Destroyers, by comparison, have been assigned to defensive duties, providing fleet escort, anti-submarine and anti-air defenses for the main fleet, especially aircraft carriers. However, with the advent of missile cruisers and missile destroyers, these duties have largely overlapped to the point that distinguishing between the two classes is more of an academic exercise than a real summary of naval duties.
That said, the US Navy doesn't want to call what comes after the "Ticos'" retirement a cruiser. All they'll say is that it's going to be different — very different — from anything that exists now. According to the Navy's Chief of Naval Operations Director of Surface Warfare (or OPNAV N96), the replacement ship, which they hope to have by 2023 or 2024, will be big enough to accommodate future growth in weapons systems and sizes.
"People are always asking: ‘What's the next cruiser?'" Rear Admiral Ron Boxall told a crowd at the Surface Navy Association annual symposium back in January. "What I'm telling you is that it might not be a cruiser. What we are looking for is: what do we need our surface ships to do at the big level, what do we need to do at the small level, and what do we need to do with unmanned? Because it is a different Navy out there… And so we have to look at how we optimize our force inside surface warfare and then merge that outside of surface warfare with the other platforms and across all domains."
Defense News noted Monday that OPNAV has convened a "large surface combatant requirements evaluation team" to sort out what the new ship will look like and what it will need to do, so the service can be ready to begin the acquisition process, which Chief of Naval Operations Adm. John Richardson told Defense News in April he would "like to get… pretty well defined in the 2018, 2019 timeframe."
So what will the new ship, whatever it's classified as, need to do?
"You need something that can host the [size, weight, power and cooling], so it's probably going to be a little bigger," Boxall said. "Flexibility and adaptability, the ability to upgrade quickly, is going to be a key requirement capability.
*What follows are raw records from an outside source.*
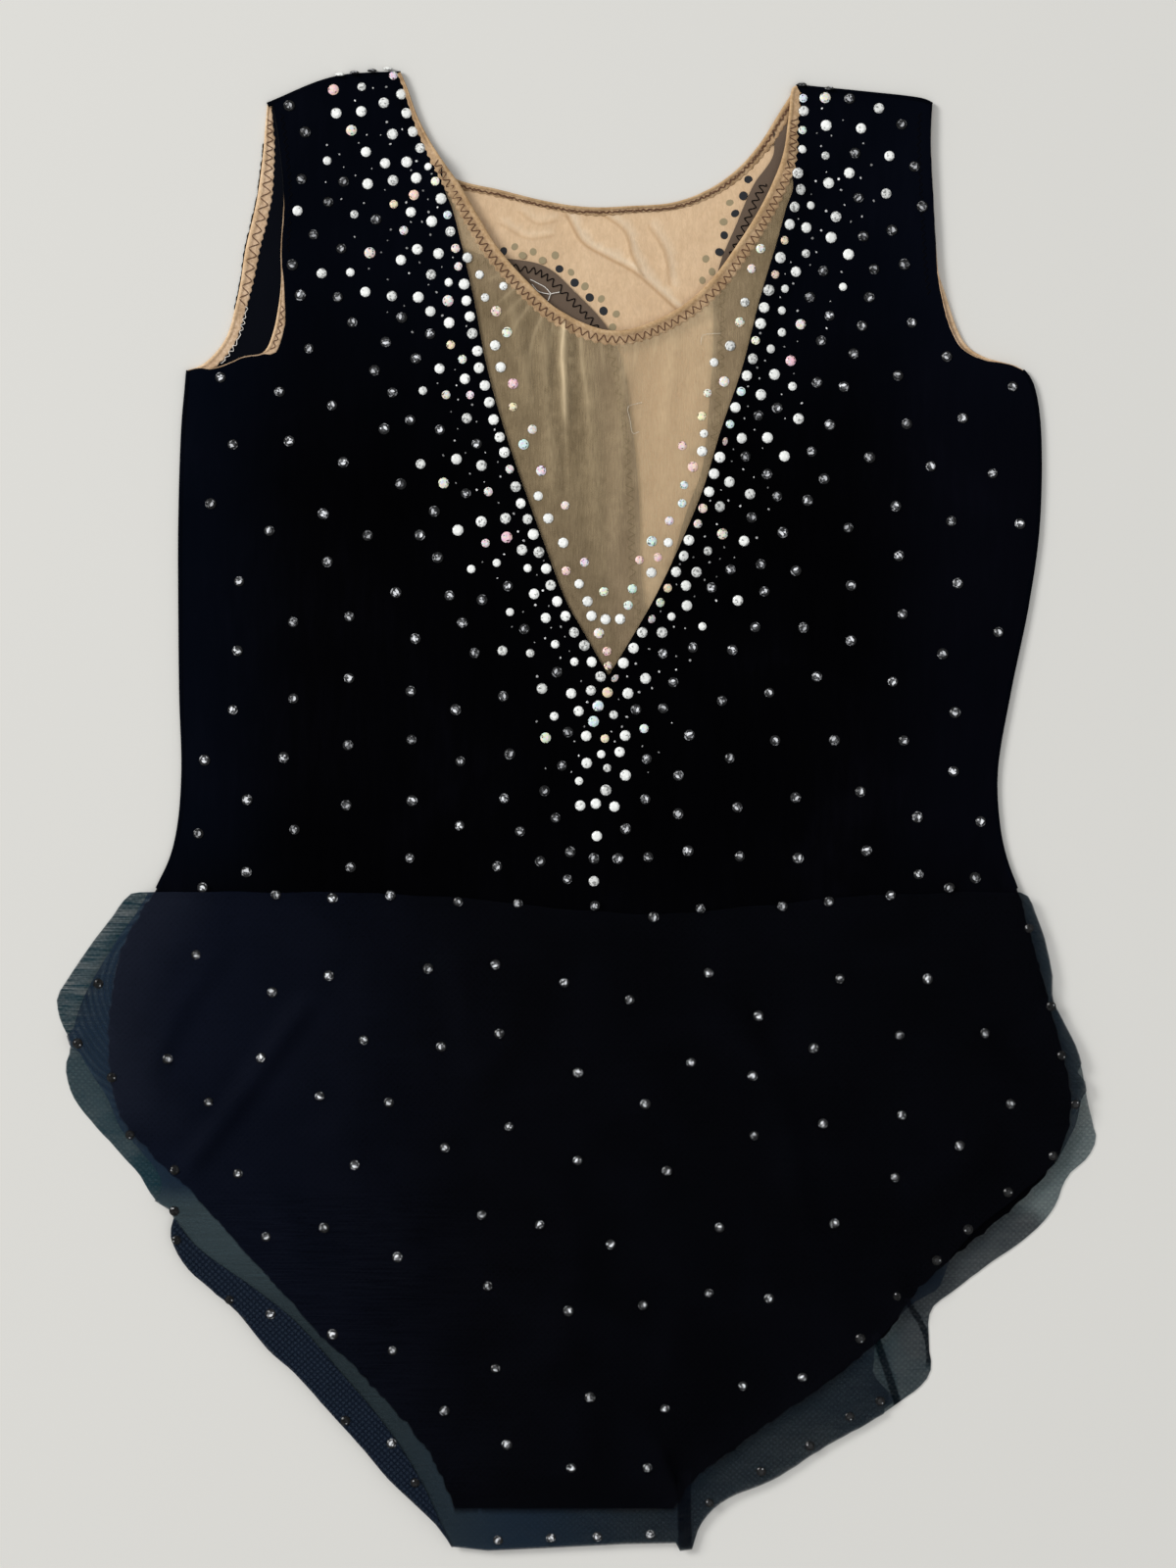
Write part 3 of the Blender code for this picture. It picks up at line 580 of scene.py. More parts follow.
def band(line, into, width, surface, wave=0.10, seed=0.0, teeth=0.0, pitch=3.3):
    """A folded elastic swept along an edge, seated on the cloth it binds, its stitched side pulled into teeth."""
    line = resampled(line, 0.8 if teeth else 1.6)
    n = normals(line) * into
    width = along_edge(width, np.linspace(0, 1, len(line)))
    run = np.linspace(0, 1, len(line)) * np.linalg.norm(np.diff(line, axis=0), axis=1).sum()
    tooth = teeth * np.sin(2 * math.pi * run / pitch + 1.5 * wobble(line, 14.0, seed + 1.0)) * np.clip(width / 5.0, 0, 1)
    near = surface.heights(line + n * np.minimum(1.6, width * 0.6)[:, None])
    far = surface.heights(line + n * np.maximum(width, 2.2)[:, None])
    kernel = np.array([1, 2, 3, 2, 1]) / 9.0
    near = np.convolve(np.pad(near, 2, mode="edge"), kernel, mode="valid")
    far = np.convolve(np.pad(far, 2, mode="edge"), kernel, mode="valid")
    slope = (far - near) / np.maximum(np.maximum(width, 2.2) - np.minimum(1.6, width * 0.6), 0.5)
    points = []
    shift = wave * wobble(line, 2.6, seed)
    for i, p in enumerate(line):
        squeeze = width[i] / ROLLED[12][0]
        for k, (reach, rise) in enumerate(ROLLED):
            offset = reach * (squeeze if squeeze >= 1 else squeeze ** (1 if reach > 1 else 0.6))
            inner = (1.4 * shift[i] + tooth[i]) * ease((reach - 4) / 1.5) if reach > 4 else 0.0
            q = p + n[i] * (offset + inner + 0.3 * shift[i])
            level = near[i] + slope[i] * (offset - min(1.6, width[i] * 0.6))
            points.append((q[0], q[1], max(level + rise * min(1.0, 0.45 + squeeze), 0.05) + 0.4 * shift[i] * (rise > 0)))
    ring = len(ROLLED)
    faces = []
    for i in range(len(line) - 1):
        for k in range(ring):
            a, b = i * ring + k, i * ring + (k + 1) % ring
            faces.append((a, b, b + ring, a + ring))
    faces.append(tuple(range(ring))[::-1])
    faces.append(tuple(range((len(line) - 1) * ring, len(line) * ring)))
    if into > 0:
        faces = [f[::-1] for f in faces]
    return points, faces


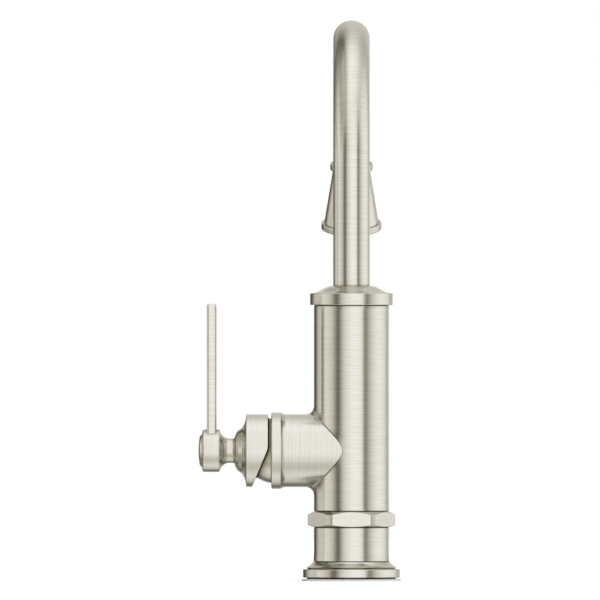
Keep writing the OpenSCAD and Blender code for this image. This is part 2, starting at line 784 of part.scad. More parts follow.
module inlet_seals() color(rubber) on_branch() on_ports(cartridge_ports, 0)
    ring(cartridge_port_r + port_seal_w, cartridge_port_r, t_cartridge, t_cartridge + port_seal_t);

module cartridge_housing() color(grey_plastic) on_branch() difference() {
    union() {
        disc(cartridge_r, t_cartridge, t_shoulder);
        disc(neck_r, t_cartridge, t_cartridge_top);
    }
    disc(housing_bore_r, t_cartridge - overrun, t_roof);
    disc(rotor_bore_r, t_cartridge, t_cartridge_top + overrun);
}

module fixed_disc() color(ceramic) on_branch() difference() {
    disc(housing_bore_r - plastic_gap, t_fixed_disc, t_moving_disc);
    on_ports(cartridge_ports, 0) disc(cartridge_port_r, 0, t_carrier);
}

module moving_disc() color(ceramic) on_branch() difference() {
    disc(moving_disc_r, t_moving_disc, t_carrier);
    translate([-chamber_drop, 0, 0]) disc(chamber_r, 0, t_moving_disc + chamber_depth);
}

module disc_carrier() {
    pocket = ball_r + ball_gap;
    floor_t = t_pivot - ball_arm - ball_r - 2 * plastic_gap;
    color(white_plastic) on_branch() difference() {
        union() {
            disc(moving_disc_r, t_carrier, t_rail);
            block([-rail_len / 2, -rail_w / 2, t_carrier], [rail_len / 2, rail_w / 2, t_rail_top]);
        }
        block([-pocket, -pocket, floor_t], [pocket, pocket, t_rail_top + overrun]);
    }
}

module rotor() {
    travel = rotor_flange_r - moving_disc_r;
    rail_room = rail_len / 2 + travel + 2 * plastic_gap;
    slot_w = stem_w / 2 + plastic_gap;
    slot_h = stem_w - stem_w / 9;
    color(white_plastic) on_branch() difference() {
        union() {
            disc(rotor_flange_r, t_rotor, t_rotor_neck);
            disc(rotor_r, t_rotor, t_rotor_top);
        }
        block([-rail_room, -rail_w / 2 - fit, 0], [rail_room, rail_w / 2 + fit, t_rotor_neck]);
        block([-slot_h, -slot_w, t_rotor], [slot_h, slot_w, t_rotor_top + overrun]);
        translate([0, 0, t_pivot]) rotate([90, 0, 0])
            cylinder(r = pin_r + bond, h = pin_len, center = true);
    }
}

module lever_pin() color(steel) on_branch() translate([0, 0, t_pivot]) rotate([90, 0, 0])
    cylinder(r = pin_r, h = pin_len, center = true);

module cartridge_nut() color(brass) on_branch() difference() {
    union() {
        disc(nut_r, t_nut, branch_len - play);
        disc(nut_crown_r, t_nut, t_nut_top);
    }
    disc(branch_bore_r, t_nut - overrun, t_shoulder);
    disc(neck_r + plastic_gap, t_nut, t_nut_top + overrun);
}

module dome_cap() color(nickel) on_branch() difference() {
    union() {
        disc(dome_r, branch_len, t_pivot);
        translate([0, 0, t_pivot]) sphere(r = dome_r);
    }
    disc(dome_bore_r, t_pivot - 2 * dome_r, t_pivot);
    ring(2 * dome_r, dome_bore_r - overrun, t_pivot - 2 * dome_r, branch_len);
    translate([0, 0, t_pivot]) sphere(r = dome_bore_r);
    disc(dome_hole_r, t_pivot, t_pivot + 2 * dome_r);
}

module trim_ring() color(nickel) on_branch() difference() {
    bevelled_disc(trim_r, trim_edge, branch_len, branch_len + trim_w);
    disc(dome_r + fit, branch_len - overrun, branch_len + trim_w + overrun);
}

module stem() color(steel) on_branch() translate([0, 0, t_pivot]) difference() {
    union() {
        block([-stem_w / 2, -stem_w / 2, -stem_in], [stem_w / 2, stem_w / 2, stem_out]);
        disc(arm_r, -ball_arm, 0);
        translate([0, 0, -ball_arm]) sphere(r = ball_r);
    }
    rotate([90, 0, 0]) cylinder(r = pin_r + fit, h = pin_len, center = true);
}

// The room in front of the skirt's edge, which slopes back under the axis
module skirt_cut() {
    reach = 2 * skirt_r;
    slope = [sin(skirt_slope), cos(skirt_slope)];
    bend = [skirt_bend_rise, t_skirt];
    start = [skirt_bend_rise + skirt_blend, t_skirt];
    stop = [bend[0] - skirt_blend * slope[1], bend[1] + skirt_blend * slope[0]];
    end = [bend[0] - reach * slope[1], bend[1] + reach * slope[0]];
    rotate([90, 0, 0]) linear_extrude(height = 2 * reach, center = true) polygon(concat(
        [[reach, t_pivot - reach], [reach, t_skirt], start],
        curve(start, bend, stop),
        [end, [end[0], t_pivot - reach]]
    ));
}

module handle_bell() {
    shoulder = [skirt_r, t_skirt_top];
    step = [step_r, t_step];
    neck = [handle_neck_r, t_neck];
    flare = [handle_neck_r, t_flare];
    hub = [flare_r, t_hub];
    socket = stem_w / 2 + bond;
    outline = concat(
        [[0, t_pivot], [skirt_r, t_pivot], shoulder],
        curve(shoulder, between(shoulder, step, [skirt_cove_share[1], skirt_cove_share[0]]), step),
        curve(step, between(step, neck, [step_cove_share[1], step_cove_share[0]]), neck),
        [flare],
        curve(flare, between(flare, hub, [flare_cove_share[1], flare_cove_share[0]]), hub),
        [[0, t_hub]]
    );
    color(nickel) on_branch() difference() {
        rotate_extrude() polygon(outline);
        translate([0, 0, t_pivot]) sphere(r = dome_r + skirt_gap);
        skirt_cut();
        block([-socket, -socket, t_pivot], [socket, socket, t_stem_end]);
        disc(screw_r + bond, t_hub - screw_bite - overrun / 2, t_hub + overrun);
        translate([0, 0, t_set_screw]) rotate([0, -90, 0]) disc(set_screw_r + bond, 0, skirt_r);
    }
}

module set_screw() {
    depth = step_r - stem_w / 2;
    color(steel) on_branch() translate([0, 0, t_set_screw]) rotate([0, -90, 0]) difference() {
        disc(set_screw_r, stem_w / 2 + bond, stem_w / 2 + depth * 3 / 4);
        translate([0, 0, stem_w / 2 + depth / 3])
            cylinder(r = set_screw_key / 2 / cos(30), h = depth, $fn = 6);
    }
}

module lever_hub() {
    slot = bar_w / 2 + fit;
    color(nickel) on_branch() difference() {
        bevelled_disc(hub_r, hub_edge, t_hub, t_hub_end);
        block([-bar_drop - fit, -slot, t_bar - fit], [hub_r + overrun, slot, t_bar + bar_t + fit]);
        disc(screw_r + 2 * fit, t_hub - overrun, t_hub_end + overrun);
        disc(screw_head_r + 2 * fit, t_hub_end - screw_recess, t_hub_end + overrun);
    }
}

// A rectangle about the origin with its four corners bevelled
module bevelled_rectangle(w, h, bevel) polygon([
    [-w / 2 + bevel, -h / 2], [w / 2 - bevel, -h / 2], [w / 2, -h / 2 + bevel],
    [w / 2, h / 2 - bevel], [w / 2 - bevel, h / 2], [-w / 2 + bevel, h / 2],
    [-w / 2, h / 2 - bevel], [-w / 2, -h / 2 + bevel]
]);

module lever_bar() {
    length = bar_rise + bar_drop;
    middle = (bar_rise - bar_drop) / 2;
    color(nickel) on_branch() difference() {
        translate([middle, 0, t_bar + bar_t / 2]) intersection() {
            linear_extrude(height = bar_t, center = true)
                bevelled_rectangle(length, bar_w, bar_bevel);
            rotate([90, 0, 0]) linear_extrude(height = bar_w, center = true)
                bevelled_rectangle(length, bar_t, bar_bevel);
            rotate([0, 90, 0]) linear_extrude(height = length, center = true)
                bevelled_rectangle(bar_t, bar_w, bar_bevel);
        }
        disc(screw_r + 2 * fit, t_bar - overrun, t_bar + bar_t + overrun);
    }
}

module handle_screw() color(steel) on_branch() difference() {
    union() {
        disc(screw_r, t_hub - screw_bite, t_hub_end - screw_recess + fit);
        disc(screw_head_r, t_hub_end - screw_recess, t_hub_end - play);
    }
    translate([0, 0, t_hub_end - screw_recess * 3 / 4])
        cylinder(r = screw_key / 2 / cos(30), h = screw_recess, $fn = 6);
}

module hub_cap() {
    edge = [hub_cap_r - hub_cap_bevel, t_hub_end + hub_cap_edge];
    top = [0, edge[1] + hub_cap_crown];
    color(nickel) on_branch() rotate_extrude() polygon(concat(
        [[0, t_hub_end], [hub_cap_r, t_hub_end], edge],
        curve(edge, [edge[0] / 2, top[1]], top)
    ));
}

deck_gasket();
base_flange();
pedestal();
hex_collar();
body_shell();
waterway_core();
seat_adapter();
seat_seals();
riser_tube();
riser_seals();
spout_socket();
lower_bearing_washer();
upper_bearing_washer();
top_cap();
spout_shank();
spout_seals();
spout_tube();
spout_nipple();
spout_end_ring();
spout_bell();
aerator_housing();
aerator_insert();
aerator_washer();
cartridge_base();
inlet_seals();
cartridge_housing();
fixed_disc();
moving_disc();
disc_carrier();
rotor();
lever_pin();
cartridge_nut();
dome_cap();
trim_ring();
stem();
handle_bell();
set_screw();
lever_hub();
lever_bar();
handle_screw();
hub_cap();
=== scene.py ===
# A brushed nickel gooseneck bar faucet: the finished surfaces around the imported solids.
import math

import bmesh
import bpy
from mathutils import Matrix, Vector


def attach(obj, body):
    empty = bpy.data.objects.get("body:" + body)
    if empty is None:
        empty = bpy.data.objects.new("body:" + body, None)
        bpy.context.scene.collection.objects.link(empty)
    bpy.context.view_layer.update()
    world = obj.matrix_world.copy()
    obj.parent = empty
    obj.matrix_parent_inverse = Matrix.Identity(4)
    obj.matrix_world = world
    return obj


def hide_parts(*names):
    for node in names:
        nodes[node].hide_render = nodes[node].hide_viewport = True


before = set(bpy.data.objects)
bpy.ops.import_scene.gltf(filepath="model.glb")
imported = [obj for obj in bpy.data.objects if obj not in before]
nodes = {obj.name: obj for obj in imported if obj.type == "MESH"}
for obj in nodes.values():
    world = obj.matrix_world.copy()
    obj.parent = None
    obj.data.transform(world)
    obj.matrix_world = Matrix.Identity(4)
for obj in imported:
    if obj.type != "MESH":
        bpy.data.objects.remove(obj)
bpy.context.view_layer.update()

# Lengths are in millimetres, and this scales them to the scene's metres
MM = 0.001

# How finely shapes are cut: round a turned piece, in a rounded corner and along a cove
FACETS = 120
ROUND_STEPS = 5
COVE_STEPS = 14
# An edge that turns by more than CREASE stays sharp. On a piece with soft edges, one that turns by more
# than SOFT_FROM is rounded instead
CREASE, SOFT_FROM = math.radians(38), math.radians(20)
# Points less than this apart are joined
WELD = 0.001

# Heights over the deck where one piece ends and the next begins
GASKET_TOP = 1.2
FLANGE_TOP = 12.2
PEDESTAL_TOP = 32.5
COLLAR_TOP = 42.7
BODY_TOP = 168.1
CAP_TOP = 180.0
DECK_AXIS = Matrix.Identity(4)

# The body and the lever's branch, outside and inside
BODY_R, BODY_BORE_R = 22.85, 20.0
BRANCH_R, BRANCH_BORE_R = 22.2, 19.05

# The height of the branch's axis, and places along it from the body's axis: the branch's end, the middle
# of the ball that the handle tilts round, the skirt's shoulder, and the hub
BRANCH_Z = 79.5
BRANCH_END = 42.5
BALL_PLACE = 46.3
SHOULDER = 64.2
HUB_START, HUB_END = 80.8, 91.0
BRANCH_AXIS = Matrix.Translation((0, 0, BRANCH_Z)) @ Matrix.Rotation(math.radians(-90), 4, "Y")

# The dome that the skirt moves over
DOME_R = 20.0

# The spout's tube and its bend, which stops short of straight down
TUBE_R, TUBE_BORE_R = 11.1, 9.9
BEND_R = 76.0
BEND_Z = 255.6
SPOUT_TILT = math.radians(15.6)
BEND_END = (0, BEND_R * (1 + math.cos(SPOUT_TILT)), BEND_Z + BEND_R * math.sin(SPOUT_TILT))
SPOUT_AXIS = Matrix.Translation(BEND_END) @ Matrix.Rotation(math.pi + SPOUT_TILT, 4, "X")
# Places past the bend, where the tube and the ring round it end
TUBE_END = 23.7
RING_END = 25.3


# Finishes

def linear(code):
    """The linear colour of an sRGB hex code."""
    parts = [int(code[i:i + 2], 16) / 255 for i in (1, 3, 5)]
    return tuple(p / 12.92 if p <= 0.04045 else ((p + 0.055) / 1.055) ** 2.4 for p in parts) + (1,)


def add(tree, kind, settings=None, links=None):
    """Adds a node, gives it its settings and input values, and links inputs from other nodes' outputs."""
    node = tree.nodes.new(kind)
    for key, value in (settings or {}).items():
        if isinstance(key, str) and hasattr(node, key):
            setattr(node, key, value)
        else:
            node.inputs[key].default_value = value
    for key, source in (links or {}).items():
        tree.links.new(source, node.inputs[key])
    return node


def set_stops(ramp, stops):
    """Gives a colour ramp its stops, as places and sRGB hex codes."""
    band = ramp.color_ramp
    while len(band.elements) < len(stops):
        band.elements.new(0.5)
    for element, (place, code) in zip(band.elements, sorted(stops)):
        element.position = place
        element.color = linear(code)


def new_finish(name):
    """An empty node material, and its output node."""
    material = bpy.data.materials.new(name)
    material.use_nodes = True
    material.node_tree.nodes.clear()
    return material, add(material.node_tree, "ShaderNodeOutputMaterial")


def brush_lines(tree, place, across, pitch, length):
    """Noise in lines that follow the brush, pitch millimetres apart and length millimetres long."""
    along = add(tree, "ShaderNodeVectorMath", {"operation": "SCALE", "Scale": 1 / (MM * length)},
                {0: place})
    step = add(tree, "ShaderNodeMath", {"operation": "MULTIPLY", 1: 1 / (MM * pitch)}, {0: across})
    line = add(tree, "ShaderNodeCombineXYZ", links={"Z": step.outputs[0]})
    where = add(tree, "ShaderNodeVectorMath", {"operation": "ADD"},
                {0: along.outputs[0], 1: line.outputs[0]})
    noise = add(tree, "ShaderNodeTexNoise", {"Scale": 1.0, "Detail": 2.0, "Roughness": 0.6},
                {"Vector": where.outputs[0]})
    return noise.outputs["Fac"]


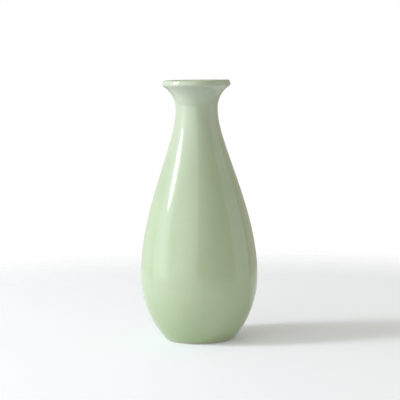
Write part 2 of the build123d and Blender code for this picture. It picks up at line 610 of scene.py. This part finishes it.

It's got to have room to grow."
The Navy's going to need room for bigger radars for air and missile defense; it's going to need bigger power plants "for directed energy, for rail guns and things like that," Boxall said, and it's going to need to be able to switch out its computers and consoles easily enough without having to cut holes in the hull to add and remove things. That's a major hurdle that limits what the Ticos can be asked to do, a consequence of being based on the hull of a smaller ship.
"We are going to need, we expect, space for longer range missiles," Baxall continued. "They are going to be bigger. So the idea that you could make a bigger cell, even if you don't use it for one big missile, you could use it for multiple missiles — quad-pack, eight-pack, whatever."
A useful point of comparison might be Soviet-era cruisers, since they also determined how and why the Ticos took the shape they did. Whereas the US Navy heavily prioritized aircraft carrier-centered strike groups, the Soviet Navy emphasized missile capabilities, equipping its cruisers with huge missile banks and, before the final few years of the Cold War, even putting them on its aircraft carriers. The plan was not to go toe-to-toe with American aircraft, but to knock out US fleets with a huge volume of missiles to overpower their defenses. As a consequence, the US invested all its blue water ships with extensive anti-air and anti-missile capabilities, meaning the Ticonderogas, despite being called cruisers and having the new AEGIS combat system to manage their offensive missiles, were still required to be capable of performing the same escort/protection duties as destroyers and frigates.
The new ship will be able to accomodate the Navy's new-found love for drones, too.
Bryan McGrath, a retired destroyer skipper and head of the defense consultancy The FerryBridge Group, told Defense News, "What is crucial to me is that, in addition to its size, sensors, and weapons, this ship must be able to one day accommodate several medium altitude long endurance [unmanned aerial vehicles] capable of dramatically extending both the sensor and weapons range of the ship."
"For the fleet concept of Distributed Maritime Operations to succeed, we have to break the reliance of distributed surface forces on external intelligence surveillance and reconnaissance sources. They need robust, organic ISR."
As far as design, Baxall said the ship will borrow from past lessons, including the modularity of the Spruance-class but also the innovations of the new Zumwalt-class destroyer.
"We looked at the things we already knew was out there," he told Defense News. "We looked at the [Zumwalt] hull — there are things about that we like, there are things we would do differently. There are things about DDG Flight III that we like," referring to the most recent version of the Arleigh Burke-class guided missile destroyer, "and things we don't like… So I think you are going to see a merge of different types of things… bigger than a DDG Flight III."